本インサイトでは、デジタル経営時代における意思決定の在り方、そして意思決定における情報利活用の重要性について説明をしてきた。今の社会において情報は単なるインフォメーションではなく資産である。これからの時代においては、あらゆるビジネスパーソンが情報という資産を上手に活用し、自身のビジネスを成長させるための行動に反映させていくことが重要である。しかし、一昔前にトヨタ自動車のかんばん方式を形だけ模倣したアメリカの自動車産業がその手法を効果的に自社内に浸透させられなかったように、情報利活用の重要性を認識しながらも十分に活かしきれていない事例は数多く存在する。

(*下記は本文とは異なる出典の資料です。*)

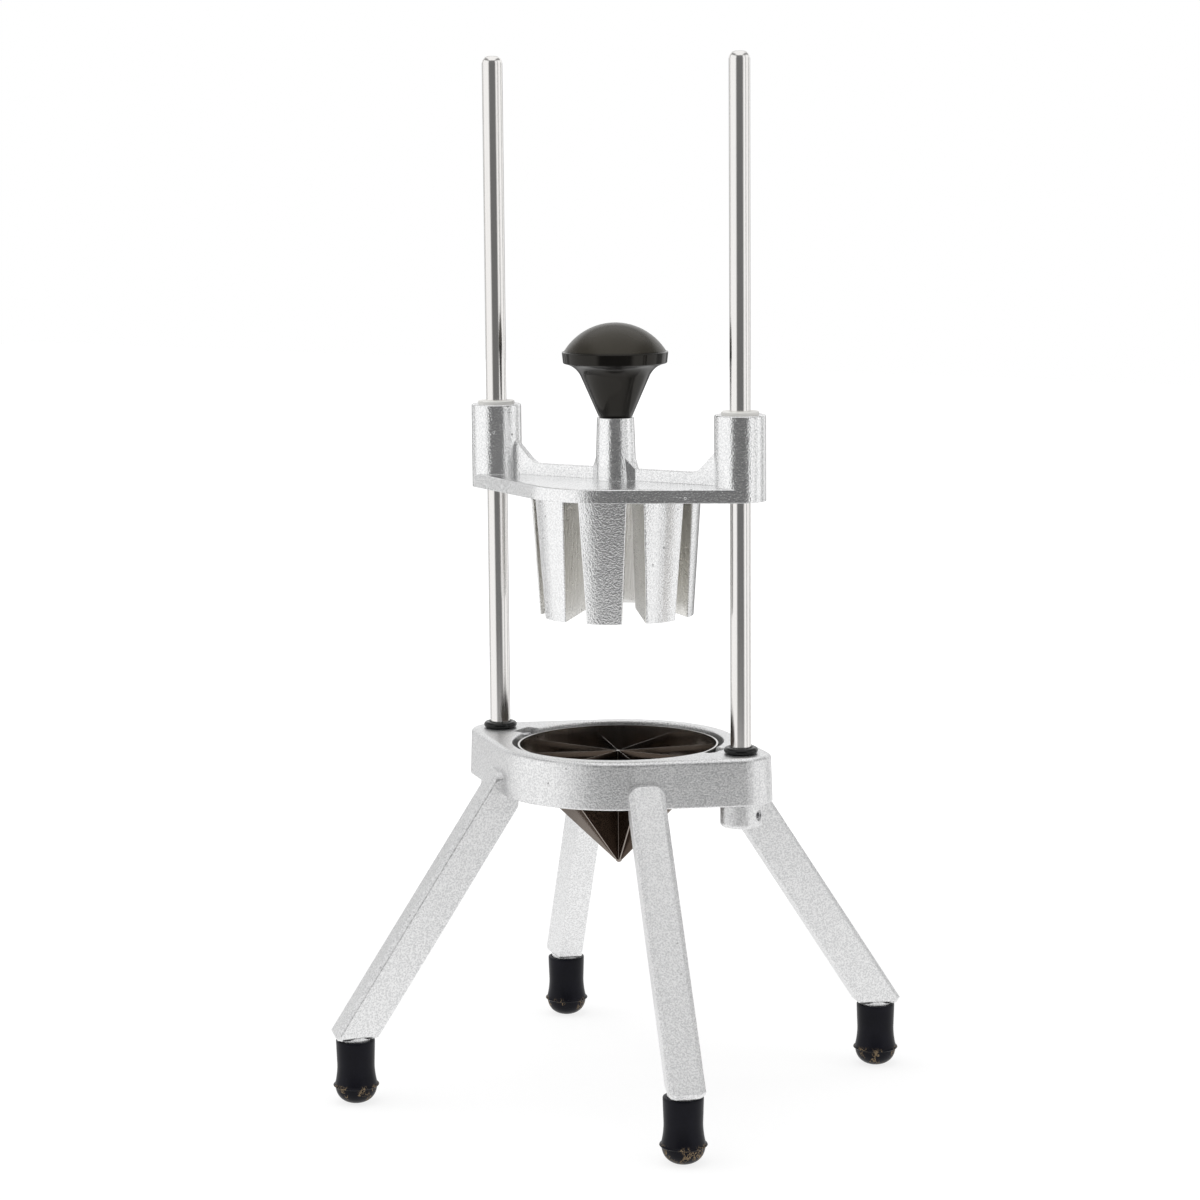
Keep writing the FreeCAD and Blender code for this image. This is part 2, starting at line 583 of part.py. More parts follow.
def rib_web(side):
    """The thicker web where the rib meets the post, sloped down onto the rib."""
    rib_top = PLATE_TOP + RIB_HEIGHT
    start = POST_TOP_RADIUS / 2
    stop = POST_BASE_RADIUS + RIB_WEB_REACH
    bottom = BOSS_BOTTOM + JOIN_OVER
    profile = [
        (side * start, bottom),
        (side * start, rib_top + RIB_WEB_HEIGHT),
        (side * stop, rib_top),
        (side * stop, bottom),
    ]
    plate = upright_plate(profile, 3 * RIB_WEB_HALF_WIDTH)
    plan = [
        V(side * start, -RIB_WEB_HALF_WIDTH, bottom),
        V(side * stop, -RIB_THICKNESS / 2, bottom),
        V(side * stop, RIB_THICKNESS / 2, bottom),
        V(side * start, RIB_WEB_HALF_WIDTH, bottom),
    ]
    column = Part.Face(Part.makePolygon(plan + [plan[0]])).extrude(V(0, 0, 2 * POST_TOP_ABOVE_PLATE))
    return plate.common(column)


def pusher_casting():
    """Plate, guide bosses, post, ribs and fingers in one casting."""
    outline = (PLATE_RADIUS, BOSS_RADIUS)
    body = hull_block(outline, outline, PLATE_TOP, BOSS_BOTTOM)
    body = body.makeFillet(PLATE_ROUNDING, edges_at_height(body, PLATE_TOP))
    for index in range(BLADE_COUNT):
        body = body.fuse(finger(STEP * (index + 0.5)))
    post = Part.makeCone(
        POST_BASE_RADIUS, POST_TOP_RADIUS, POST_TOP_ABOVE_PLATE, V(0, 0, PLATE_TOP), UP
    )
    body = body.fuse(post)
    for side in (-1, 1):
        boss = pin(BOSS_RADIUS, BOSS_BOTTOM, BOSS_TOP, side * ROD_X)
        boss = boss.makeFillet(BOSS_TOP_ROUNDING, circle_edges(boss, BOSS_RADIUS, BOSS_TOP))
        body = body.fuse(boss)
        body = body.fuse(rib(side))
        body = body.fuse(rib_web(side))
    boss_bore = BUSH_DIAMETER / 2 + PRESS_GAP
    for side in (-1, 1):
        body = body.cut(pin(boss_bore, BOSS_BOTTOM - CUT_OVER, BOSS_TOP + CUT_OVER, side * ROD_X))
    stud_hole_bottom = POST_TOP - STUD_IN_POST - STUD_HOLE_SPARE
    body = body.cut(pin(STUD_DIAMETER / 2 + PRESS_GAP, stud_hole_bottom, POST_TOP + CUT_OVER))
    return body.removeSplitter()


def upper_bush(side):
    """A guide bush with a flange on top of its boss."""
    bush_top = BOSS_TOP + BUSH_FLANGE_THICKNESS / 2
    bush = pin(BUSH_DIAMETER / 2, BOSS_TOP - BUSH_LENGTH, bush_top, side * ROD_X)
    flange_top = BOSS_TOP + BUSH_FLANGE_THICKNESS
    flange = pin(BUSH_FLANGE_DIAMETER / 2, BOSS_TOP, flange_top, side * ROD_X)
    flange_edge = circle_edges(flange, BUSH_FLANGE_DIAMETER / 2, flange_top)
    flange = flange.makeFillet(BUSH_FLANGE_ROUNDING, flange_edge)
    bore = pin(ROD_RADIUS + RUNNING_GAP, BOSS_BOTTOM, flange_top + CUT_OVER, side * ROD_X)
    return bush.fuse(flange).cut(bore)


def lower_bush(side):
    """A plain guide bush inside the lower end of its boss."""
    bottom = BOSS_BOTTOM + BUSH_LOWER_INSET
    top = bottom + BUSH_LENGTH
    bush = pin(BUSH_DIAMETER / 2, bottom, top, side * ROD_X)
    return bush.cut(pin(ROD_RADIUS + RUNNING_GAP, bottom - CUT_OVER, top + CUT_OVER, side * ROD_X))


def knob():
    """The palm knob: a cone, a flared underside, an upright rim and a low dome."""
    neck = KNOB_BOTTOM
    cone_top = neck + KNOB_CONE_HEIGHT
    rim_bottom = neck + KNOB_FLARE_HEIGHT
    rim_top = rim_bottom + KNOB_RIM_HEIGHT
    top = neck + KNOB_HEIGHT
    rim_foot = KNOB_RIM_RADIUS - KNOB_RIM_TAPER
    flare_middle = V(
        KNOB_CONE_RADIUS + KNOB_FLARE_BEND_OUT * (rim_foot - KNOB_CONE_RADIUS), 0,
        cone_top + KNOB_FLARE_BEND_UP * (rim_bottom - cone_top),
    )
    dome_rise = top - rim_top
    dome_radius = (KNOB_RIM_RADIUS ** 2 + dome_rise ** 2) / (2 * dome_rise)
    middle_radius = KNOB_RIM_RADIUS / 2
    dome_middle_z = top - dome_radius + math.sqrt(dome_radius ** 2 - middle_radius ** 2)
    edges = [
        Part.LineSegment(V(0, 0, neck), V(KNOB_NECK_RADIUS, 0, neck)).toShape(),
        Part.LineSegment(V(KNOB_NECK_RADIUS, 0, neck), V(KNOB_CONE_RADIUS, 0, cone_top)).toShape(),
        Part.Arc(V(KNOB_CONE_RADIUS, 0, cone_top), flare_middle, V(rim_foot, 0, rim_bottom)).toShape(),
        Part.LineSegment(V(rim_foot, 0, rim_bottom), V(KNOB_RIM_RADIUS, 0, rim_top)).toShape(),
        Part.Arc(
            V(KNOB_RIM_RADIUS, 0, rim_top), V(middle_radius, 0, dome_middle_z), V(0, 0, top)
        ).toShape(),
        Part.LineSegment(V(0, 0, top), V(0, 0, neck)).toShape(),
    ]
    body = Part.Face(Part.Wire(edges)).revolve(ORIGIN, UP, 360)
    body = body.makeFillet(KNOB_RIM_ROUNDING, circle_edges(body, KNOB_RIM_RADIUS, rim_top))
    hole_top = neck + INSERT_LENGTH + PRESS_GAP
    insert_hole = pin(INSERT_DIAMETER / 2 + PRESS_GAP, neck - CUT_OVER, hole_top)
    return body.cut(insert_hole)


def knob_insert():
    """The threaded metal insert moulded in the knob."""
    body = pin(INSERT_DIAMETER / 2, KNOB_BOTTOM, KNOB_BOTTOM + INSERT_LENGTH)
    hole_top = KNOB_BOTTOM + STUD_IN_KNOB + PRESS_GAP
    return body.cut(pin(STUD_DIAMETER / 2 + PRESS_GAP, KNOB_BOTTOM - CUT_OVER, hole_top))


def knob_stud():
    """The stud that joins knob and post."""
    return pin(STUD_DIAMETER / 2, POST_TOP - STUD_IN_POST, POST_TOP + STUD_IN_KNOB)


def build_parts():
    """All nodes by name."""
    parts = {"base_casting": base_casting(), "blade_ring": blade_ring()}
    for name, side in (("left", -1), ("right", 1)):
        parts["guide_rod_" + name] = rod(side)
        parts["rod_set_screw_" + name] = set_screw(side)
        parts["bumper_ring_" + name] = bumper(side)
        parts["blade_ring_screw_" + name] = ear_screw(side)
        parts["upper_bush_" + name] = upper_bush(side)
        parts["lower_bush_" + name] = lower_bush(side)
    for name, azimuth in leg_azimuths().items():
        parts["foot_" + name] = foot(azimuth)
    for index in range(BLADE_COUNT):
        parts["blade_%d" % (index + 1)] = blade(STEP * index)
    parts["blade_centre_weld"] = centre_weld()
    parts["pusher_casting"] = pusher_casting()
    parts["knob"] = knob()
    parts["knob_insert"] = knob_insert()
    parts["knob_stud"] = knob_stud()
    return parts


def main():
    """Check each solid and write its file."""
    os.makedirs("parts", exist_ok=True)
    for name, shape in build_parts().items():
        volume = round(shape.Volume, 1)
        print(name, "solids", len(shape.Solids), "valid", shape.isValid(), "volume", volume)
        shape.exportStep("parts/%s.step" % name)


main()
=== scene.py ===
"""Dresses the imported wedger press: finishes, finer blades, feet and knob, studio and camera."""

import json
import logging
import math
from dataclasses import dataclass
from enum import Enum
from typing import Dict, List, Optional, Sequence, Tuple, Union

import bpy
from mathutils import Matrix, Vector

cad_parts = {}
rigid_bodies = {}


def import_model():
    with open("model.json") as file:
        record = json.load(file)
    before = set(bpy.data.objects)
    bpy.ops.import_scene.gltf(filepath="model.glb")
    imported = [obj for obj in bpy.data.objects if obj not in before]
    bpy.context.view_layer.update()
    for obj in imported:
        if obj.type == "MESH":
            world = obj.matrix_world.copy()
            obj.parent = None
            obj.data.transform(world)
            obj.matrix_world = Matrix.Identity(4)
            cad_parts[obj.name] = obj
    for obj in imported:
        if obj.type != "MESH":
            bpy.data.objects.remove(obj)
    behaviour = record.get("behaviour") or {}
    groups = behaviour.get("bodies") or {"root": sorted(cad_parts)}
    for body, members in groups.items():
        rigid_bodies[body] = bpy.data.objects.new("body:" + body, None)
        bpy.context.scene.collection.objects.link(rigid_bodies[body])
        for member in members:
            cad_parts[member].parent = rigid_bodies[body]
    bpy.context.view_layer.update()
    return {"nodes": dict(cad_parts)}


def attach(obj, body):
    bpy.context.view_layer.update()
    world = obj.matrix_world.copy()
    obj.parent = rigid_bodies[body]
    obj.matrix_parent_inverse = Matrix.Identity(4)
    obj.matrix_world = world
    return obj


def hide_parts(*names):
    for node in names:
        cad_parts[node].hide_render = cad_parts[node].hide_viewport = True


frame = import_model()

LOG = logging.getLogger("wedger_press")
MM = 0.001
NOISE_MIDDLE = 0.5
WHITE = (1.0, 1.0, 1.0, 1.0)
LEVEL = (1.0, 1.0, 0.0)
ORIGIN = (0.0, 0.0, 0.0)
Triple = Tuple[float, float, float]
Colour = Triple
Point = Tuple[float, float]
Range = Tuple[float, float]


class Side(Enum):
    """The two ends of the press, along X."""

    LEFT = "left"
    RIGHT = "right"


class Corner(Enum):
    """The four legs."""

    FRONT_LEFT = "front_left"
    FRONT_RIGHT = "front_right"
    REAR_RIGHT = "rear_right"
    REAR_LEFT = "rear_left"


class Grain(Enum):
    """How a casting's skin looks."""

    BLASTED = "blasted"
    STREAKED = "streaked"


# Shader maths


class Signal:
    """A shader socket that takes part in Python arithmetic."""

    def __init__(self, shader: "Shader", socket: bpy.types.NodeSocket) -> None:
        """Keeps the socket and the tree that it belongs to."""
        self.shader = shader
        self.socket = socket

    def _math(self, operation: str, *values: "Value") -> "Signal":
        """Adds one Math node.

        Args:
            operation: The Math node's operation.
            values: Its inputs in order.

        Returns:
            The node's result.
        """
        inputs = dict(enumerate(values))
        return self.shader.node("ShaderNodeMath", {"operation": operation}, inputs)

    def __add__(self, other: "Value") -> "Signal":
        """self + other."""
        return self._math("ADD", self, other)

    def __radd__(self, other: "Value") -> "Signal":
        """other + self."""
        return self._math("ADD", other, self)

    def __sub__(self, other: "Value") -> "Signal":
        """self - other."""
        return self._math("SUBTRACT", self, other)

    def __rsub__(self, other: "Value") -> "Signal":
        """other - self."""
        return self._math("SUBTRACT", other, self)

    def __mul__(self, other: "Value") -> "Signal":
        """self * other."""
        return self._math("MULTIPLY", self, other)

    def __rmul__(self, other: "Value") -> "Signal":
        """other * self."""
        return self._math("MULTIPLY", other, self)

    def __abs__(self) -> "Signal":
        """The size of self."""
        return self._math("ABSOLUTE", self)

    def top(self, other: "Value") -> "Signal":
        """The larger of the two."""
        return self._math("MAXIMUM", self, other)

    def step(self, low: float, high: float) -> "Signal":
        """A smooth rise from 0 at low to 1 at high.

        Args:
            low: Where it leaves 0.
            high: Where it reaches 1. It may be below low.

        Returns:
            The rise.
        """
        first, last = (0.0, 1.0) if low < high else (1.0, 0.0)
        inputs = {0: self, 1: min(low, high), 2: max(low, high), 3: first, 4: last}
        return self.shader.node("ShaderNodeMapRange", {"interpolation_type": "SMOOTHSTEP"}, inputs)


Value = Union[Signal, float, Sequence[float]]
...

このようなことにならないためには、リアルとデジタルの両面を整合させながら情報の活用と活用する人の成長が相互に作用しあうことで、企業の成長につなげていく必要がある。ここでのリアルとは、企業文化や組織、人材に代表されるものであり、デジタルとはIT技術だけではなく企業全体のITに関するアーキテクチャ、ロードマップなどを意図している。これらの変革はトップダウンで実行しなくてはならないのと同時に、一朝一夕で成就できるものではない。変革は、小さな変化(成功)を積み重ね、意思決定とフィードバックを繰り返すことで醸成されるものだと捉えており、長い目線で進めるべきだと考えている。
アビームコンサルティングでは、これまでも様々な企業と共にビジネス起点の情報利活用の姿について議論を深めてきた。企業経営においては、情報利活用と人材高度化の両面をバランス良く進めていくことが重要となるため、この観点を軸として各社のビジネス戦略を支援していきたい。